The resurgence of the 14-times Grand Slam winner at the end of 2015 has veered off course this year. Toni Nadal analyzes the situation for AS. Murray vs Wawrinka

"Rafa has always been a strategic player"
Julian Finney Getty

After the defeats against Thiem and Cuevas in Buenos Aires and Rio, added to the los to Verdasco in the first round in Melbourne, is Rafa’s plan for the season still the same? What is the problem at the moment?

The plan for the season will remain the same as we originally thought. Although saying that, obviously the play wasn’t very good between Buenos Aires and Rio, so… we weren’t able to get the results we wanted.

Several coaches have said that Rafa’s cross-court drive has stopped being effective…

It’s true that shot isn’t doing as much damage as it was before, anybody can see that. The problem as I see it, basically, is one of being calm.

Will you make changes?

We’ll talk about the things we need to tweak, but I’ll keep that to myself.

Can you explain the root of the problem and the current situation?

Everything was going well at the end of 2015, when he was playing well in the autumn and at the Tour Finals, where he won three matches playing well and running less than his opponents. In Abu Dhabi he beat Ferrer and Raonic and in Doha, Rafa only lost to Djokovic. In training games in Australia he beat Murray and Berdych. Then came the match against Verdasco, where he was two points away from winning… but he didn’t win. Every time you don’t win you lose a bit of confidence and…

And…?

When you lose confidence and a sense of calm, you play more and more tightly, including on break points. And then, that drive shot, which is the strong point of Rafa’s game, stopped having its usual effect, it’s not the same as it was, and opponents started to notice and to look for their chances. Even so, we had a match point against Thiem and he didn’t play badly, but Thiem hit a forehand down the line. And there were two break point opportunities for 3-1 in the third set against Cuevas. He’s been close every time.

The impression is that Rafa Nadal is finding everything just that little bit harder every day…

It’s been 10 years since 2005, when he won his first Grand Slam, but Rafa is in good shape physically. In Rio, against Cuevas, he coped well in the third set of a long, tough match. He still has the desire. Rafa has always been a strategic player, not one who wins points directly with his serve or return. That has changed [in the game]. In Australia, 70 percent of the points were won in four or fewer shots. We have had to adjust. And Rafa was doing it well, we were at a high level in London, Abu Dhabi and Doha… just when this current run started.

What do you think about the talk of Rafa hiring a new coach, or a new coaching team?

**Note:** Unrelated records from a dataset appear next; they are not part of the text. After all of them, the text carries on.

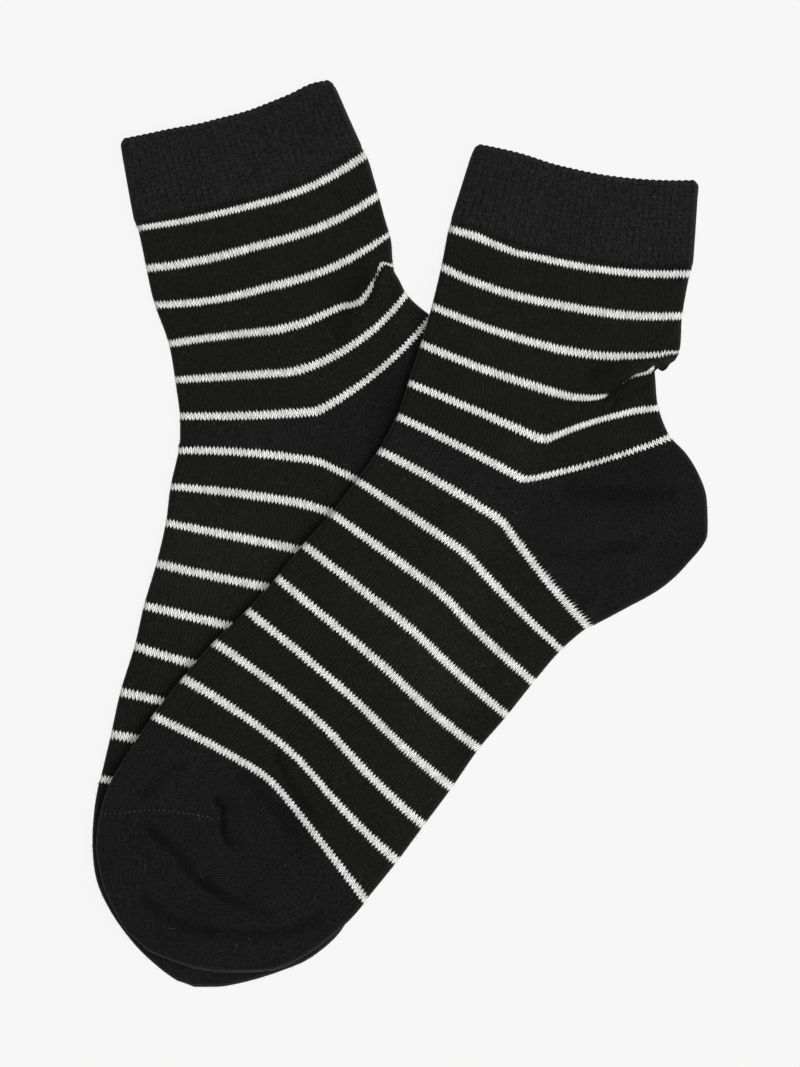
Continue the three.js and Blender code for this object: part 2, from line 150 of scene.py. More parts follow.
OVER_SOCK_ROWS = (
    ("mouth", 24, 124.4, 58, 115.6, 95, 112.7, -0.7, 1.1, 0),
    ("cuff_end", 16, 99, 54, 87.5, 93, 84.5, 1, 1.2, 25),
    ("stripe_1", 15.5, 97.5, 54, 86, 92.5, 83, 0.9, 1.2, 26.6),
    ("stripe_2", 13, 85, 51.5, 73, 90, 69.5, 1.8, 1.5, 38.9),
    ("stripe_3", 10, 72.5, 46.5, 59.8, 89, 58, 0.9, 2.4, 51.2),
    ("stripe_4", 6.5, 60.5, 47, 45.7, 80, 51.5, 0.8, 5.1, 63.5),
    ("stripe_5", 2.5, 48, 46, 29.5, 82.4, 40, -0.2, -1.7, 75.8),
    ("stripe_6", -1, 37.5, 39.5, 17, 86, 30.8, -0.3, 1.2, 88.1),
    ("heel_start", -2, 36, 38.5, 15.5, 87.2, 29.3, -0.4, 1.1, 89.7),
    ("heel_1", -2.5, 35, 38, 14.5, 94, 21.5, -0.5, 0.6, 90.9),
    ("heel_2", -3, 34, 37.5, 13.5, 98, 10.5, -0.8, 0, 92.1),
    ("heel_3", -3.5, 33, 37, 12.5, 98.2, 0, -1, 0, 93.4),
    ("heel_4", -4, 32, 36.5, 11, 91.5, -10, -1.1, 0, 94.7),
    ("heel_5", -5, 30.5, 35.5, 9.5, 83, -17.8, -1.3, 0.3, 96),
    ("heel_6", -5.5, 29, 34.7, 7, 71, -24.5, -1, 0.6, 97.3),
    ("heel_end", -6, 28, 33.9, 5.1, 62.5, -29, -0.8, 0.8, 98.8),
    ("stripe_7", -7, 26.5, 32.9, 3.6, 60, -30, -0.7, 0.9, 100.4),
    ("stripe_8", -14, 17, 21, -6.5, 51.3, -37.2, -0.2, 0.6, 112.7),
    ("stripe_9", -22, 6.5, 13, -18.9, 42.5, -47.5, -0.1, 0.8, 125),
    ("stripe_10", -31, -3.5, 5.3, -32, 34, -58.2, -0.2, 0.5, 137.3),
    ("stripe_11", -39.5, -14, -3.7, -43.7, 25, -68.8, -0.1, 0.8, 149.6),
    ("stripe_12", -49, -24.5, -12.5, -54.8, 16.4, -81.2, -0.4, 0.7, 161.9),
    ("stripe_13", -59.5, -34.5, -23.1, -62.4, 7.4, -93.2, -0.9, 0.9, 174.2),
    ("stripe_14", -69.5, -46, -32, -72, -1, -104.5, -1.2, 1.1, 186.5),
    ("stripe_15", -79, -58, -41.3, -77.9, -11, -117, -0.6, -0.2, 198.8),
    ("toe_start", -80, -59.5, -42.3, -79.4, -12, -118.5, -0.6, -0.3, 200.4),
    ("toe_1", -88, -71.5, -51, -92, -18.5, -125.5, -0.6, -0.6, 210),
    ("toe_2", -93.5, -81.5, -60.5, -104, -30, -134.5, -0.3, -0.3, 221),
    ("toe_3", -96.5, -92.5, -68.5, -113.5, -42, -139.5, 0, 0, 231),
    ("toe_4", -97, -102, -75, -120, -54, -140, 0, 0, 240),
    ("toe_5", -95, -112, -80, -125.5, -64.5, -139, 0, 0, 247),
    ("toe_6", -91.5, -120, -82.5, -128, -74, -136, 0, 0, 252),
    ("tip", -87.5, -127, -84, -130, -81, -133, 0, 0, 255),
)

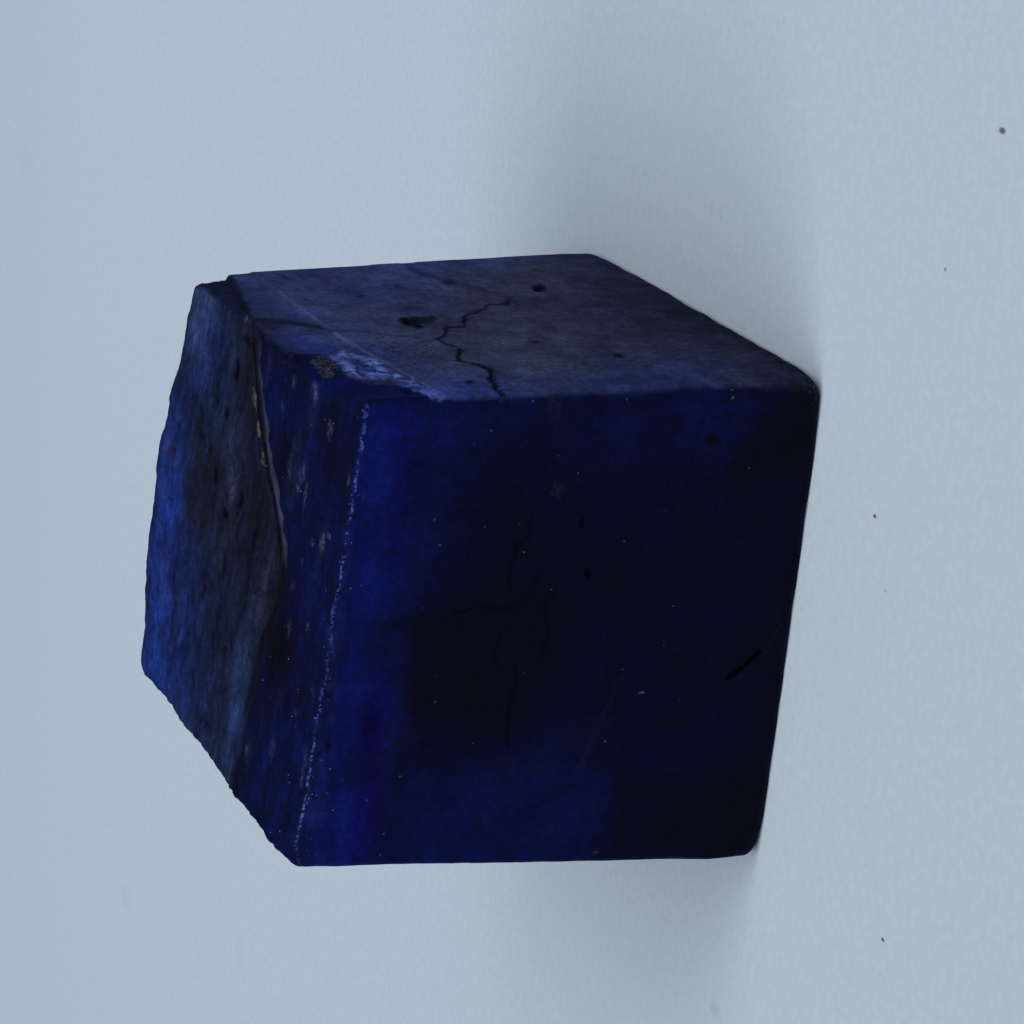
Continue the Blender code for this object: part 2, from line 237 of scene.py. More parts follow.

Please, I don’t know how often I have to keep saying it… It's like the book by Vargas Llosa says: The Civilization of Entertainment. Does anyone remember today who John McEnroe’s coach was? No. Here we have a team, a collective responsibility. From the most responsibility to the least, we are Francis Roig, Toni Nadal and Rafa Nadal. Between 2005 and 2014, between us we did a lot of things that worked out well… and that now are not working for whatever reason. We feel that we are close. And we will carry on trying.